Il 4 Luglio 2019, le forze militari e civili Sudanesi hanno finalmente annunciato il raggiungimento di un accordo dopo settimane di impasse politica e guerra civile. Il nuovo accordo porterebbe ad una soluzione congiunta che permetterà la costituzione di un governo di transizione che guiderà il paese durante un periodo di transizione lungo tre anni.

Nelle ultime settimane, la situazione in Sudan era rapidamente precipitata in una spirale di violenza. Dopo oltre un anno di sit-in e proteste pacifiche, lo scorso Aprile i manifestanti Sudanesi appoggiati dall’esercito avevano deposto il dittatore Omar al-Bashir, rimasto al potere per oltre 30 anni. Tuttavia, a Maggio l’iniziale accordo negoziale tra le parti civili e la giunta militare è stato stracciato da quest’ultima, interessata a prendere il potere con la forza sull’intera nazione.

La popolazione civile ha risposto con uno sciopero generale che ha raggiunto un’adesione di quasi il 100% in alcune aree del paese, al quale è però seguita un’ondata di violenza e repressione da parte della giunta, capeggiata dal feroce Mohamed Hamdan Dagalo, detto “Hemeti”. Quest’ultimo, al comando delle Rapid Support Forces (Rsf), un’unita di brutali forze speciali erede dei temuti Janjaweed, si è reso responsabile di stupri, pestaggi, e prelevamenti forzati che hanno visto il loro apice il 3 Giugno, durante il Massacro di Karthoum.

Dopo oltre un mese di ostilità, più di un centinaio di morti e l’interruzione dei servizi internet, finalmente le due parti sono riuscite a sedersi ad un tavolo negoziale e a raggiungere un accordo.

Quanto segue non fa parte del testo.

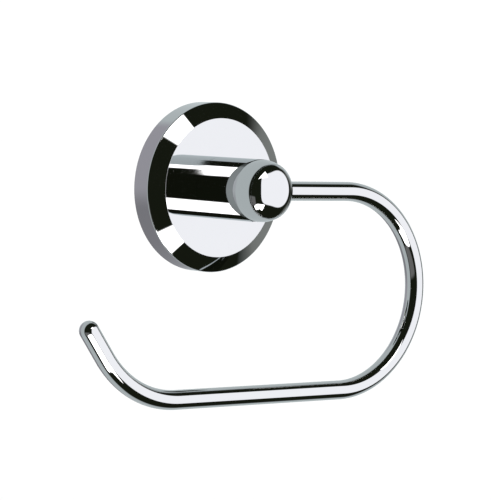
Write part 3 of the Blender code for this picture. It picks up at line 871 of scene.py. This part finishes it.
def add_bracket(zinc):
    """Die-cast disc: a pad and a ring bear on the wall, two countersunk slots take the screws."""
    pad, ring, relief, recess, web = 7.0, 18.4, 0.6, 7.6, 1.5
    profile = rounded([
        (web, 0, 0),
        (0, 0, 0),
        (0, pad, 0.12),
        (relief, pad + 0.1, 0.2),
        (relief, ring - 0.1, 0.2),
        (0, ring, 0.12),
        (0, 20.4, 0.15),
        (4.0, BRACKET_RIM, 0.25),
        (BRACKET_DEPTH, BRACKET_RIM, 0.3),
        (BRACKET_DEPTH, recess, 0.3),
        (web, recess, 0.4),
    ])
    profile = profile[1:] + profile[:1]
    bracket = lathe("bracket_casting", profile, zinc, sides=192)
    neck, head = 2.4, 4.2
    outline = [(-2, neck), (SCREW_TOP - head + neck, neck), (SCREW_TOP, head), (8, head)]
    cone = [(-2, 0)] + outline + [(8, 0)]
    cutters = []
    for height in (SCREW_HEIGHT, -SCREW_HEIGHT):
        for x in (-2, 2):
            cutters.append(lathe_mesh("slot_end", cone, (x, 0, height), OUT_OF_WALL, SMALL))
        cutters.append(slot_middle(outline, height))
    for x in (-13.5, 13.5):
        mark = drill_profile(1.6, -1, relief + 0.15)
        cutters.append(lathe_mesh("ejector_mark", mark, (x, 0, 0), OUT_OF_WALL, SMALL))
    carve(bracket, cutters)
    place_piece(bracket, FITTING, "wall_bracket")


def slot_middle(outline, height):
    """The straight part of a countersunk slot, between its two turned ends."""
    loop = [(depth, height + half) for depth, half in outline]
    loop += [(depth, height - half) for depth, half in reversed(outline)]
    verts = [Vector((x, -depth, z)) * MM for x in (-2, 2) for depth, z in loop]
    count = len(loop)
    faces = [tuple(range(count)), tuple(range(count, 2 * count))]
    for index in range(count):
        after = (index + 1) % count
        faces.append((index, after, after + count, index + count))
    return closed_mesh("slot_middle", verts, faces)


def add_wall_screws(steel):
    """Countersunk screws with a cross recess and a coarse helical thread."""
    top = SCREW_TOP
    profile = [(-top, 0), (-top, 3.7), (-top + 0.12, 3.8), (-top + 1.75, 2.05)]
    profile += [(-top + 1.95, 1.95), (0.2, 1.95), (0.8, 2.0), (17.6, 2.0), (20.4, 0.55), (21, 0)]
    thread = (0.8, 20.2, 1.75, 0.55)
    for place, height in (("upper", SCREW_HEIGHT), ("lower", -SCREW_HEIGHT)):
        centre = (0, 0, height)
        screw = lathe("screw_wall_" + place, profile, steel, centre, INTO_WALL, 48, thread)
        cutters = []
        for turn in (radians(20), radians(110)):
            at = Matrix.Translation(Vector((0, -top, height)) * MM)
            cutters.append(block_mesh((4.0, 3.0, 0.85), at @ Matrix.Rotation(turn, 4, "Y")))
            at = Matrix.Translation(Vector((0, -top + 1.2, height)) * MM)
            cutters.append(block_mesh((1.9, 3.2, 0.75), at @ Matrix.Rotation(turn, 4, "Y")))
        carve(screw, cutters)
        place_piece(screw, FITTING, "wall_screw_" + place)


def add_wall_plugs(plastic):
    """Ribbed nylon sleeves, split over most of their length."""
    bore, body, rib = 2.1, 3.3, 0.4
    start, ribs, slit_start = 2.2, 7, 7
    pitch = (PLUG_END - 2 * start) / ribs
    loop = [(0.1, bore, 0.1), (0.1, body + 0.1, 0.15), (1.3, body + 0.1, 0.1)]
    for index in range(ribs):
        near = start + pitch * index
        loop.append((near, body - 0.1, 0.1))
        loop.append((near + 0.35 * pitch, body + rib, 0.12))
    loop += [(PLUG_END - 1.6, body - 0.1, 0.3), (PLUG_END, body - 0.7, 0.3)]
    loop.append((PLUG_END, bore - 0.3, 0.15))
    for place, height in (("upper", SCREW_HEIGHT), ("lower", -SCREW_HEIGHT)):
        centre = (0, 0, height)
        plug = lathe("plug_" + place, rounded(loop), plastic, centre, INTO_WALL, SMALL)
        length = PLUG_END - slit_start + 2
        at = Matrix.Translation(Vector((0, slit_start + length / 2, height)) * MM)
        cutters = [block_mesh((14, length, 0.9), at)]
        for side in (-1, 1):
            notch = Matrix.Translation(Vector((0, PLUG_END - 2, height + side * 3.4)) * MM)
            cutters.append(block_mesh((0.9, 9, 1.4), notch))
        carve(plug, cutters)
        place_piece(plug, FITTING, "wall_plug_" + place)


def add_grub_screw(steel):
    """Cone-point screw that locks the rosette on the bracket, from below."""
    profile = [(23.6, 0), (24.0, 0.35), (25.4, 1.85), (25.5, 2.0), (27.0, 2.0), (27.15, 1.85)]
    profile.append((27.15, 0))
    centre = (0, -GRUB_DEPTH, 0)
    thread = (25.3, 27.1, 0.6, 0.22)
    screw = lathe("grub_screw", profile, steel, centre, DOWN, 64, thread)
    carve(screw, [lathe_mesh("hex", drill_profile(SOCKET, 25.6, 29), centre, DOWN, 6)])
    place_piece(screw, FITTING, "rosette_grub_screw")


def add_post_fixing(steel):
    """Socket screw, spring washer and flat washer behind the rosette's face, and the dowel."""
    profile = rounded([
        (2.2, 0, 0),
        (2.2, 4.5, 0.4),
        (5.0, 4.5, 0.1),
        (5.0, 2.5, 0.15),
        (20.1, 2.5, 0.1),
        (20.5, 2.1, 0.05),
        (20.5, 0, 0),
    ])
    screw = lathe("socket_screw", profile, steel, thread=(8, 20.4, 0.8, 0.42))
    carve(screw, [lathe_mesh("hex", drill_profile(2.0, 0, 4.2), (0, 0, 0), OUT_OF_WALL, 6)])
    place_piece(screw, FITTING, "post_fixing_screw")

    ring = rounded([(6.9, 2.65, 0.1), (6.9, 4.8, 0.1), (7.85, 4.8, 0.1), (7.85, 2.65, 0.1)])
    flat = lathe("plain_washer", ring, steel)
    place_piece(flat, FITTING, "post_flat_washer")

    ring = rounded([(5.1, 2.6, 0.05), (5.1, 4.4, 0.1), (6.8, 4.4, 0.1), (6.8, 2.6, 0.05)])
    sprung = lathe("split_washer", ring, steel)
    tilt = Matrix.Rotation(radians(25), 4, "Z")
    at = Matrix.Translation(Vector((0, -5.95, 4.4)) * MM)
    carve(sprung, [block_mesh((0.6, 6, 6), at @ tilt)])
    place_piece(sprung, FITTING, "post_spring_washer")

    pin = rounded([(7.2, 0, 0), (7.2, 1.2, 0.2), (15.5, 1.2, 0.2), (15.5, 0, 0)])
    dowel = lathe("dowel", pin, steel, (0, 0, PIN_HEIGHT), sides=64)
    place_piece(dowel, FITTING, "post_locating_pin")


def add_arm_fixing(steel, plastic):
    """Two nylon bushes on the arm's pivot, and the dog-point screw between them."""
    centre = (0, -ARM_DEPTH, 0)
    for name, start, end in (("outer", 2.6, SHOULDER - 0.3), ("inner", PIVOT_END, -2.6)):
        ring = [(start, 2.25), (start, 3.18), (end, 3.18), (end, 2.25)]
        ring = rounded([(along, radius, 0.1) for along, radius in ring])
        bush = lathe("bush_" + name, ring, plastic, centre, RIGHT)
        place_piece(bush, FITTING, "arm_bush_" + name)
    profile = rounded([
        (-1.8, 0, 0),
        (-1.8, 1.0, 0.1),
        (-3.4, 1.0, 0.1),
        (-3.8, 2.0, 0.1),
        (-9.2, 2.0, 0.15),
        (-9.2, 0, 0),
    ])
    thread = (-9.1, -3.9, 0.7, 0.3)
    screw = lathe("dog_screw", profile, steel, centre, UP, 64, thread)
    carve(screw, [lathe_mesh("hex", drill_profile(SOCKET, -12, -7.4), centre, UP, 6)])
    place_piece(screw, FITTING, "arm_retaining_screw")


def main():
    add_camera()
    add_world()
    add_floor()
    bright = chrome()
    add_rosette(bright, dull_plate())
    add_post(bright)
    add_end_cap(bright)
    add_arm(bright)
    zinc, steel, plastic = cast_zinc(), plated_steel(), nylon()
    add_bracket(zinc)
    add_wall_screws(steel)
    add_wall_plugs(plastic)
    add_grub_screw(steel)
    add_post_fixing(steel)
    add_arm_fixing(steel, plastic)


main()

Le condizioni dell’accordo

Il nuovo accordo è stato raggiunto fra il Consiglio Militare di Transizione (Tmc), un consiglio di sette generali guidati dal Generale Abdel Fattah Abdelrahman Burhan e la Sudanese Professionals Association (Spa), l’associazione di professionisti che rappresenta le parti civili del movimento di liberazione del Sudan. La soluzione prevede la formazione di un nuovo consiglio che includerà cinque rappresentanti del movimento di protesta, cinque rappresentanti militari, ed un undicesimo seggio che verrà assegnato ad un civile scelto da ambo le parti. I leader della protesta hanno dovuto però concedere su un aspetto molto importante: il paese verrà infatti guidato da un generale per i primi 21 mesi di governo, al quale succederà poi una figura civile per i successivi 18 mesi.

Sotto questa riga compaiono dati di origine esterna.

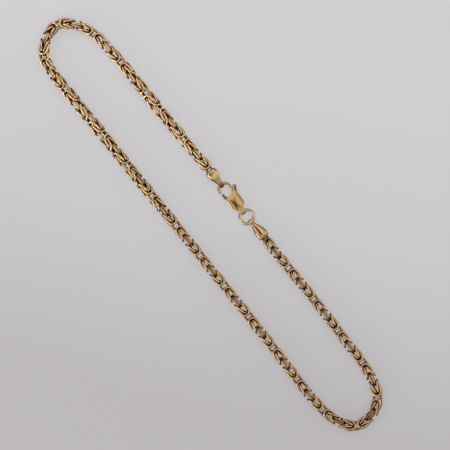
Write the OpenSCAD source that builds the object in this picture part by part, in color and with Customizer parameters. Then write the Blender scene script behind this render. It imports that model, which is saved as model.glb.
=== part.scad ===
// Byzantine neck chain with two end caps, a jump ring and a lobster clasp.
// It lies closed on a flat surface as a long narrow loop. Millimetres, +Z up, the surface at z = 0.
// X runs along the loop, and the origin is at the middle of its outline.

/* [Loop] */
// Length of the lying loop, along the middle of the chain
loop_l = 211.3; // [190:0.1:232]
// Width of the lying loop, between the middles of its long sides
loop_w = 26.9; // [24:0.1:34]

/* [Chain] */
// Width of the chain across its links
chain_w = 4.8; // [4.2:0.1:6]
// Clear space between the links and the mouth of an end cap
mouth_gap = 0.3; // [0.2:0.05:0.6]
// Length over which the last links narrow towards a cap
end_taper = 1.4; // [0.8:0.1:2.5]

/* [End caps] */
// Length of the cap on the clasp side, from its mouth to the middle of its eye
clasp_cap_l = 7.6; // [7:0.1:8.5]
// Length of the cap on the jump ring side, from its mouth to the middle of its eye
ring_cap_l = 8.5; // [7:0.1:9.5]
// Width of a cap at its fullest
cap_w = 4.9; // [4.3:0.1:5.2]
// Height of a cap at its fullest
cap_h = 4.3; // [4:0.1:4.6]
// Width of the hole in the mouth of a cap
bore_d = 3.3; // [2.6:0.1:3.4]
// Depth of the hole in the mouth of a cap
bore_l = 2; // [1.4:0.1:3]
// Side clearance of the chain in that hole
bore_gap = 0.25; // [0.2:0.05:0.4]

/* [Eyes] */
// Width of an eye along its hole
eye_w = 1.8; // [1.4:0.1:2]
// Side clearance of the wire in the hole of an eye
eye_gap = 0.3; // [0.26:0.01:0.4]
// Wall of an eye around its hole
eye_wall = 0.35; // [0.3:0.05:0.5]

/* [Jump ring] */
// Outer width of the jump ring
ring_od = 7.2; // [7:0.1:8.5]
// Thickness of the jump ring wire
ring_wire = 1.3; // [1:0.1:1.4]

/* [Clasp] */
// Radius of the hook, to the middle of its wire
hook_r = 2.45; // [2.35:0.05:2.6]
// Thickness of the hook wire
hook_wire = 1.25; // [0.9:0.05:1.3]
// Distance along the clasp from the middle of the hook to the middle of the tail eye
tail_x = 12.1; // [11.8:0.1:13.5]
// Width of the clasp body
body_w = 6.1; // [5.8:0.1:6.6]
// Thickness of the clasp body
body_t = 3.2; // [2.9:0.1:3.8]

/* [Lever] */
// Thickness of the lever
lever_t = 0.8; // [0.6:0.1:1]
// Clearance of the lever in its slot
slot_gap = 0.12; // [0.08:0.02:0.2]
// Thickness of the hinge pin
pin_d = 1; // [0.8:0.1:1.2]
// Clearance between the lever and the hinge pin, on the radius
pin_gap = 0.05; // [0.02:0.01:0.08]
// Clearance between the body and the hinge pin, on the radius
rivet_gap = 0.02; // [0.01:0.01:0.05]
// Width of the thumb nub
nub_d = 1.5; // [1.2:0.1:1.8]
// Thickness of the thumb nub
nub_t = 1.4; // [1:0.1:1.6]
// Angle through which the lever opens
swing = 25; // [15:1:25]

/* [Hidden] */
$fn = 64;
sliver = 0.01;
fine_arc = 256;

// Middle of the chain as drawn, in x and y, from the cap on the clasp side round to the cap on the ring side
ROUTE = [
  [-26.5, 11.8], [-43, 11.6], [-59.5, 11.6], [-76, 11.6], [-83.9, 11.2], [-92.5, 10.6],
  [-99.9, 7.3], [-105.7, 1.6], [-104.2, -6.4], [-98.7, -12.4], [-90.5, -13.6], [-82.5, -13.7],
  [-66, -13.6], [-49.5, -13.6], [-33, -13.7], [-16.5, -13.7], [0, -13.7], [16.5, -13.9],
  [33, -13.9], [49, -14.1], [65.5, -14.5], [82, -14.9], [90.5, -14.6], [98.2, -12.8],
  [105.6, -7.9], [105.6, 1], [101, 7.7], [93.1, 10.2], [85, 11.2], [76.5, 11.3],
  [60, 11.8], [43.5, 12], [27, 11.9]
];
route_steps = 2;
tube_sides = 12;

// The drawn route is stretched to the loop's own length and width
function reach(i) = max([for (p = ROUTE) p[i]]) - min([for (p = ROUTE) p[i]]);
function stretched(p) = [p[0] * loop_l / reach(0), p[1] * loop_w / reach(1)];

// Moves the route and the clasp so that the outline's middle is the origin
loop_shift = [-0.375, 0.212];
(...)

Il potere verrà in ogni caso condiviso fino al momento delle elezioni, che si terranno al termine di un periodo di interim di circa tre anni. Si tratta pertanto di una revisione dell’accordo originale raggiunto il 15 Maggio, che già prevedeva una fase di transizione così lunga. Il movimento di protesta ha infatti sempre temuto che un periodo più breve non avrebbe permesso l’eradicazione delle tante figure di potere fedeli al vecchio regime. L’intero apparato amministrativo e governativo sarebbe infatti ancora gestito da numerose personalità politiche la cui trasparenza è stata messa in discussione, e che potrebbero inficiare la validità di eventuali elezioni democratiche. La difficile intesa è stata raggiunta grazie all’intervento diplomatico dell’Etiopia e dell’Unione Africana, che hanno riportato i rappresentanti dei militari e del movimento di protesta al tavolo di negoziazione.